Counties would only be allowed to withdraw after three years and would first have to adopt a comprehensive plan and create the regulatory system able to administer LURC functions, including a planning board and appeals board.
Both Democratic and Republican lawmakers testified against the opt-out clause, which they predicted would weaken the commission. Supporters, however, said the option was needed to keep in check an agency that some accuse of stifling economic development.
Crucially, the proposal does not recommend the abolishment of LURC — an outcome that disappointed some who testified Thursday.
Ek of Lee said people in his area are upset with the recommendations, which he said will only allow the commission to further “consolidate power” at the expense and liberties of landowners.
Likewise, Anthony Soychak of Rockwood, who claims it took him 15 years to obtain a LURC permit, described LURC and the U.S. Environmental Protection Agency as being composed of “tyrannical people.”

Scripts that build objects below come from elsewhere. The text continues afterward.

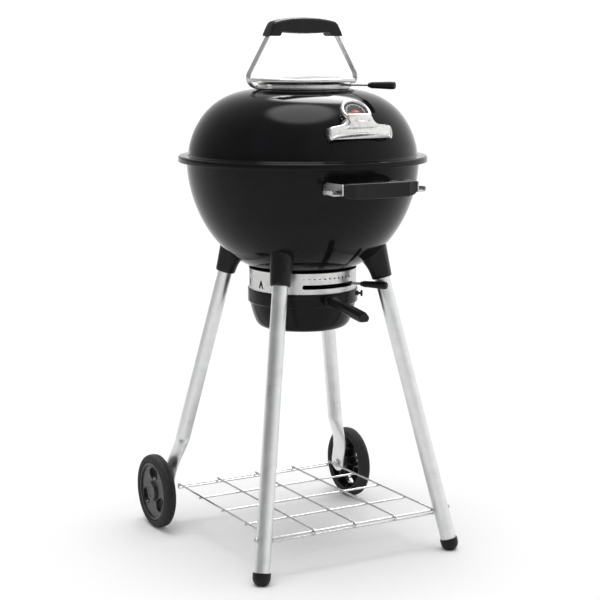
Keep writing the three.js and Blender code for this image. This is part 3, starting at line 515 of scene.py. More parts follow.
def grain(tree, size, stretch=(1, 1, 1), detail=4.0, around_axis=False):
    """Noise with lumps about size metres across, longer along the axes that stretch names."""
    place = node(tree, "TexCoord").outputs["Object"]
    if around_axis:
        parts = node(tree, "SeparateXYZ", {"Vector": place})
        flat = node(tree, "CombineXYZ", {"X": parts.outputs["X"], "Y": parts.outputs["Y"]})
        radius = node(tree, "VectorMath", {0: flat.outputs[0]}, operation="LENGTH")
        place = node(tree, "CombineXYZ", {
            "X": radius.outputs["Value"], "Z": parts.outputs["Z"],
        }).outputs[0]
    scale = [1 / (size * amount) for amount in stretch]
    mapped = node(tree, "Mapping", {"Vector": place, "Scale": scale})
    noise = node(tree, "TexNoise", {
        "Vector": mapped.outputs[0], "Scale": 1.0, "Detail": detail, "Roughness": 0.55,
    })
    return noise.outputs["Factor"] if "Factor" in noise.outputs else noise.outputs["Fac"]


def ranged(tree, value, low, high, start=0.3, end=0.7):
    return node(tree, "MapRange", {
        "Value": value, "From Min": start, "From Max": end, "To Min": low, "To Max": high,
    }).outputs["Result"]


def mixed(tree, amount, first, second):
    mix = node(tree, "Mix", data_type="RGBA")
    for socket, value in ((mix.inputs["Factor"], amount), (mix.inputs[6], first),
                          (mix.inputs[7], second)):
        if isinstance(value, bpy.types.NodeSocket):
            tree.links.new(value, socket)
        elif isinstance(value, float):
            socket.default_value = value
        else:
            socket.default_value = (*value, 1)
    return mix.outputs[2]


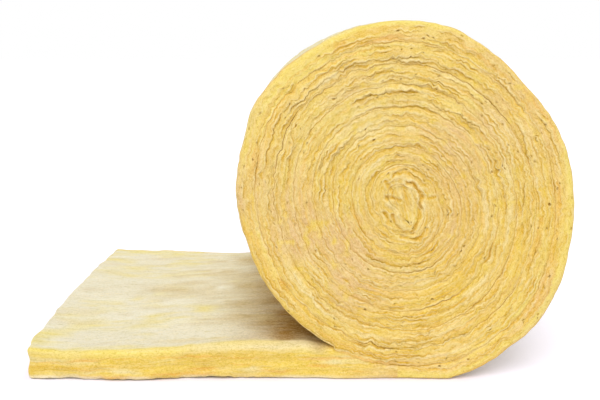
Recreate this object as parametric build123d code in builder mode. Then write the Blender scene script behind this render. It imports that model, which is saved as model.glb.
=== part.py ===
from build123d import *
import math
import os

# A glass wool insulation blanket: one long sheet wound into a roll, its outer end laid out flat.
# The laid-out end points to -X, the roll's axis runs along Y, and Z is up.
# The origin is on the underside, straight below the roll's axis, at half the blanket's width.

# Blanket
blanket_width = 600.0
blanket_thickness = 50.0
edge_rounding = 7.0
rim_bevel = 5.0

# Roll: the spiral runs inward from its outermost point at the floor, first to +X, then up
outer_radius = 272.5
turn_pitch = 29.0
core_radius = 13.0
oval_share = 0.056
oval_tilt = 23.0
floor_flattening = 8.5

# Folded start of the blanket at the core, where the turns are much narrower than tall
core_oval_share = 0.95
core_oval_reach = 20.0

# Laid-out end, with a dip and a rise in its top
tail_length = 570.0
tail_dip = 3.0
tail_dip_place = 0.74
tail_rise = 6.0
tail_rise_place = 0.49

# Gap between the turns, a groove in both ends of the roll
gap_width = 5.0
gap_depth = 14.0

# How closely the arcs follow the spiral
arcs_per_turn = 12


def wound_radius(angle):
    """Distance from the roll's axis to the spiral, after this many degrees of winding inward."""
    round_radius = outer_radius - turn_pitch * angle / 360
    oval = oval_share + core_oval_share * math.exp(-round_radius / core_oval_reach)
    return round_radius * (1 + oval * math.cos(2 * math.radians(angle - oval_tilt)))


# The roll sinks in a little where it lies, so its axis is lower than its radius there
axis_height = wound_radius(0) - floor_flattening
core_angle = 360 * (outer_radius - core_radius) / turn_pitch


def spiral_point(angle, shift=0.0):
    """A point of the spiral in the plane of the roll's end, moved outward by shift."""
    radius = wound_radius(angle) + shift
    turned = math.radians(angle)
    return Vector(radius * math.sin(turned), axis_height - radius * math.cos(turned))


def spiral(start, end, shift=0.0):
    """The spiral from one angle of winding to another, as arcs that run on into each other."""
    count = math.ceil(arcs_per_turn * (end - start) / 360)
    step = (end - start) / count
    heading = spiral_point(start + 0.5, shift) - spiral_point(start - 0.5, shift)
    for number in range(count):
        here = spiral_point(start + number * step, shift)
        there = spiral_point(start + (number + 1) * step, shift)
        arc = TangentArc(here, there, tangent=heading)
        heading = arc % 1


def wedge_turning():
    """The angle at which the first turn comes down onto the top of the laid-out end."""
    low, high = 270.0, 360.0
    while high - low > 0.001:
        middle = (low + high) / 2
        if spiral_point(middle).Y > blanket_thickness:
            low = middle
        else:
            high = middle
    return low


wedge_angle = wedge_turning()
wedge_place = spiral_point(wedge_angle)

# The laid-out end runs on under the roll, past its lowest point, where it turns up
strip_end = 0.1 * outer_radius

# Turns of the roll, pressed together into one body with the spiral as its outline
with BuildPart() as wound_turns:
    with BuildSketch(Plane.XZ):
        with BuildLine():
            spiral(0, 360)
            Line(spiral_point(360), spiral_point(0))
        make_face()
    extrude(amount=blanket_width / 2, both=True)
    roll_ends = wound_turns.faces().filter_by(Axis.Y)
    chamfer(roll_ends.edges(), rim_bevel)

# Laid-out end
with BuildPart() as laid_out_end:
    with BuildSketch(Plane.XZ):
        with BuildLine():
            Polyline(
                (-tail_length, blanket_thickness),
                (-tail_length, 0),
                (strip_end, 0),
                (strip_end, blanket_thickness),
            )
            Spline(
                (-tail_length, blanket_thickness),
                (-tail_length * tail_dip_place, blanket_thickness - tail_dip),
                (-tail_length * tail_rise_place, blanket_thickness + tail_rise),
                wedge_place,
                (strip_end, blanket_thickness),
            )
        make_face()
    extrude(amount=blanket_width / 2, both=True)
    top = laid_out_end.faces().sort_by(Axis.Z)[-1]
    fillet(top.edges().sort_by(Axis.X)[:-1], edge_rounding)

# Gap between the turns at the near end, from where it opens above the laid-out end to the core
with BuildPart() as turn_gap:
    with BuildSketch(Plane.XZ.offset(blanket_width / 2)):
        with BuildLine():
            spiral(wedge_angle, core_angle, gap_width / 2)
            Line(spiral_point(core_angle, gap_width / 2), spiral_point(core_angle, -gap_width / 2))
            spiral(wedge_angle, core_angle, -gap_width / 2)
            Line(spiral_point(wedge_angle, -gap_width / 2), spiral_point(wedge_angle, gap_width / 2))
        make_face()
    extrude(amount=-gap_depth)

# The whole blanket, in one piece
with BuildPart() as blanket:
    add(wound_turns.part)
    add(laid_out_end.part)
    split(bisect_by=Plane.XY, keep=Keep.TOP)
    add(turn_gap.part, mode=Mode.SUBTRACT)
    add(mirror(turn_gap.part, about=Plane.XZ, mode=Mode.PRIVATE), mode=Mode.SUBTRACT)

blanket.part.label = "glass_wool_blanket"
os.makedirs("parts", exist_ok=True)
export_step(blanket.part, "parts/glass_wool_blanket.step")
print("volume", round(blanket.part.volume / 1e9, 4), "m3, solids", len(blanket.part.solids()))
print("valid", blanket.part.is_valid, blanket.part.bounding_box())
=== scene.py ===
import math

import bpy
import numpy as np
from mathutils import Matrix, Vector

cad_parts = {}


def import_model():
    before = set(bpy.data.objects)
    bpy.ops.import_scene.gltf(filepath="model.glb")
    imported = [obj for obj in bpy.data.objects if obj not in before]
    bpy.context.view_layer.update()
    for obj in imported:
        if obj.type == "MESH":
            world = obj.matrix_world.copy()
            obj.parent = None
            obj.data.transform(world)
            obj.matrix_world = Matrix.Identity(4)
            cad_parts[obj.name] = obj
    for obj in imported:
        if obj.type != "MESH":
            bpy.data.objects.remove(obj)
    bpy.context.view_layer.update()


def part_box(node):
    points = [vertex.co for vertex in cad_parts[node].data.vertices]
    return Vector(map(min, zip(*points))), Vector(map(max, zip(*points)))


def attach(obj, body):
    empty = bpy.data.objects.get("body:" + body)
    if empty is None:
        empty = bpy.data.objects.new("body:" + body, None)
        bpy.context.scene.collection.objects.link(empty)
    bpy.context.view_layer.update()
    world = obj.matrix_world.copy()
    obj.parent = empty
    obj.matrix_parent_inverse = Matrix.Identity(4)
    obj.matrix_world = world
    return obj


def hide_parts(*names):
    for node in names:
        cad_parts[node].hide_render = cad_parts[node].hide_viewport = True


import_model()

# An unfaced glass wool blanket, wound into a roll that lies on its side, its outer end laid out flat.
# Lengths are in metres. "Along" is the way round the spiral, "inward" is from the outer skin of the
# sheet towards its inner skin, and "across" is over the blanket's width, along Y.

NODE = "glass_wool_blanket"
low_corner, high_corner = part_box(NODE)

# Blanket
WIDTH = high_corner[1] - low_corner[1]
THICKNESS = 0.050
TAIL_LENGTH = -low_corner[0]

# Spiral of the roll, wound inward from its outermost point at the floor, first to +X, then up
TURN = 2 * math.pi
OUTER_RADIUS = 0.2725
TURN_PITCH = 0.029
CORE_RADIUS = 0.013
OVAL_SHARE = 0.056
OVAL_TILT = math.radians(23)
CORE_OVAL_SHARE = 0.95
CORE_OVAL_REACH = 0.020
FLOOR_FLATTENING = 0.0085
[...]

Others painted a completely different picture of LURC and the commission’s future under the reform proposals.
“This bill is an attempt to gut LURC by 1,000 cuts,” said Bob Guethlen, a resident of Tomhegan Township on Moosehead Lake. He described the proposed changes as promoting an ideological political agenda and said the result will be a “great big rubber stamp” for applicants coming before a board composed of largely county commissioners.
Former Sen. Howard Trotsky of Bangor, meanwhile, pointed out that less than 1 percent of Maine’s population lives in the 10.5 million-acre UT but all of the state have an interest in the “treasure” contained in the natural areas that are key to Maine’s economy and identity.
“This bill will weaken LURC and, at this time, we don’t need to weaken LURC,” Trotsky said.
The public hearing was still going at roughly 8 p.m. Thursday, six hours after beginning. The Agriculture, Conservation and Forestry Committee is tentatively scheduled to hold a work session on the bill beginning at 1 p.m. on Thursday, Feb. 23.